There is also little or no discussion of Romney’s visual influences, either of those he drew upon or those who drew upon him. Here’s an amusing example in which John Russell may have used Romney’s portrait of his friend William Hayley (Kidson 635), probably taken from the print by Jacobé, 1779, in the Chalk-writer which he exhibited in 1789:
Another case where Russell comes to our aid is with the San Francisco portrait of Colonel Thornton (Kidson 1290).

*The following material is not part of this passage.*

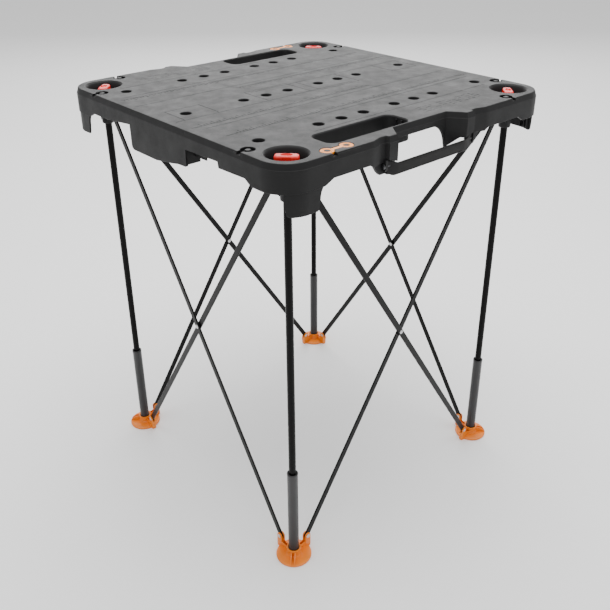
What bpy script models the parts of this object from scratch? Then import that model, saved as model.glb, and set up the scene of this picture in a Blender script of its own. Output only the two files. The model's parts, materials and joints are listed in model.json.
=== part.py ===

The author reports that this work from 1780 has traditionally been regarded as a portrait of Colonel Thomas Thornton (the rather colourful sportsman whose will in favour of his illegitimate daughter Thornvillia Diana Rockingham Thornton was the subject of cases before the Cour de cassation and the Prerogative Court of Canterbury), a suggestion Kidson dismisses because the sitter obviously cannot have been born in 1757, Colonel Thomas Thornton’s date of birth as given in the Dictionary of national biography. In fact that date is wrong: Thomas was born on 22 April 1750 (and baptised some days later at St James’s Westminster). But he is still too young, and in any case he looks nothing like the portrait of him by John Russell (of which there are a number of versions in pastel and miniature):
When the Romney portrait appeared in the Sir William Clavering sale at Christie’s in 1920 (omitted from Kidson, but reported in The Connoisseur, May 1920, LX, p. 46, where they lamented that it only fetched 420 guineas), it was described as of Thomas’s father, Colonel William Thornton MP, commander of the loyal volunteer force which his son inherited. A sensible suggestion until you discover that this Colonel Thornton died in 1769. In fact there is a much simpler solution with the Clavering provenance as the strong hint: the portrait is surely of another Colonel William Thornton (1728–1782), the younger son of an unrelated Thomas Thornton of Brockhall. A colonel in the first regiment of Foot Guards, he was aide-de-camp to General Clavering in India 1774 before fighting in North America in 1776. He rose to the rank of major general in the army, and is shown here two years before his death.